ライターズブルース

読むことと、書くこと

裏と表とその中身

『うらおもて人生録』/色川武大新潮文庫/昭和62年刊

 飲み屋のカウンターで背後を人が通り過ぎる気配がした。カウンターの中の人が「ありがとうございました」と声をかけたが、相手は無言のまま立ち去ったようで、中の人は眉を八の字に下げて呟いた。

「なんでなのかなあ」

 ほんと、なんでなんだろう。私が振り返ったときにはもういなかったから、男か女か、若いか年寄りかもわからない。彼もしくは彼女は、別に悪いことをしたとも思ってないだろうけれども、酒場にも士気というものがある。士気を下げるような行いは、やめてもらいたいものだ。

 お店の人とそんな話をしているうち、『うらおもて人生録』を思い出した。『麻雀放浪記』で知られる著者が、戦後の賭場で体得した「生きていくうえでの技術」を綴ったエッセイ集だ。劣等生・不良少年向けとあって語り口は優しいが、内容は手強い。たとえば、このとき思い出した「もう手おくれかな--の章」はこんな具合だ。

 あるとき読者だという少年が著者の自宅を訪ねてくる。「へとへと」だという著者に色紙十枚くらいサインをねだる。どこから来たの、高校は、と話しかけても愛想の一つもない。「彼は、俺の別名のマージャン小説を彼流に好いてくれたのだろう。それで一生懸命に住所を探して、わざわざやってきてくれた」と少年の行動を尊重したうえでこう続ける、「俺の作品を好いてくれたとして、どうして自分の好きなものに対しても、優しくないんだろう」。

 お店の人と、居合わせた私が疑問を感じたのもそういうことだ。客引きをして無理に引っ張ってきたのではない。客のほうが自分の意思で好きで店に入ってきたのに、どうしてその店の人に一言、あいさつを返さないのか。
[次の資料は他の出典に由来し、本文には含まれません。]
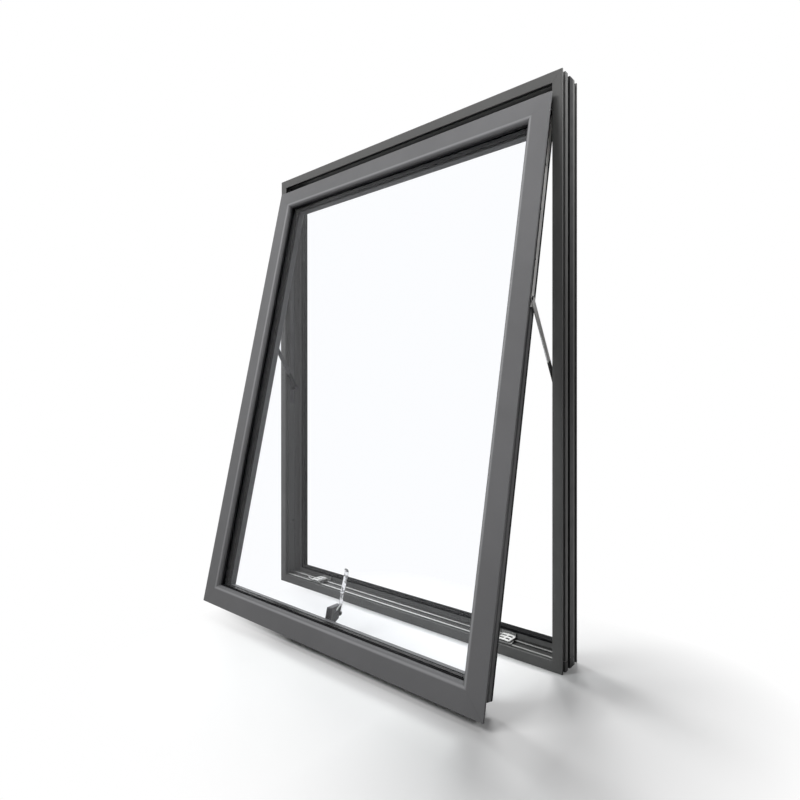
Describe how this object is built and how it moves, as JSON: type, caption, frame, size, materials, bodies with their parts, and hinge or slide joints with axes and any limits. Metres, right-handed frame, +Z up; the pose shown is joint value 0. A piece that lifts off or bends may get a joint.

 帰宅後に読み返してみると、やっぱり「なるほどな」と思うことが書いてあった。

 妙ないいかただけれども、俺の子供の頃、戦争があってよかったとも思うんだな。周囲ぐるりが戦時体制で、戦時色を教わったけど、まさか、戦争を好きになるわけはない。嫌いだけれども仕方がないと思ってた。それで、内心では、戦争に関係のないものを好きになった。(中略)今、平和だからね。実は直接殺し合わないだけで、少しも変わらずどろどろしてるんだけれど、子供の眼には、周囲ぐるりの有り様が、これは嫌だ、というふうに写りにくいからなァ。これは嫌だから、したがってこれが好きだ、というところがあいまいになる。またそこをあいまいにしても生きられる。

 お店の人にあいさつ一つしない人というのは、「好き嫌いをあいまいにして生きている人」なんだろうと思う。「なんで」という疑問が解消したところで、何かの足しになるものではないけれど。

 考えてみればこの本に書かれている「技術」を実践してうまくいったとか、役に立ったという体験は今のところない。大体いつも、読んでただ納得するだけだ。納得すると、怒りや悲しみのようなものが不思議と宥められる。宥められた後に、優しい気持ちと厳しい考え方が残る。

 お店の人は本が好きな人だから、次に行くときに持っていけば、話のタネになるかもしれない。しかし手に取ってみると思った以上にボロい。思い付いたときに鞄に放り込んでは、移動中や待ち時間にちょろっと読んでまた鞄に突っ込む、そんな読み方をしてきたせいでカバーが擦れて破れて、破れたところから折り目がついている。本体も三分の一くらい頁の角が折れている。ちょっと人に貸せる代物ではないが、これはこれでこの本にふさわしい「装丁」のように思う。

初出は毎日新聞。各回に和田誠さんによるイラストが添えられている。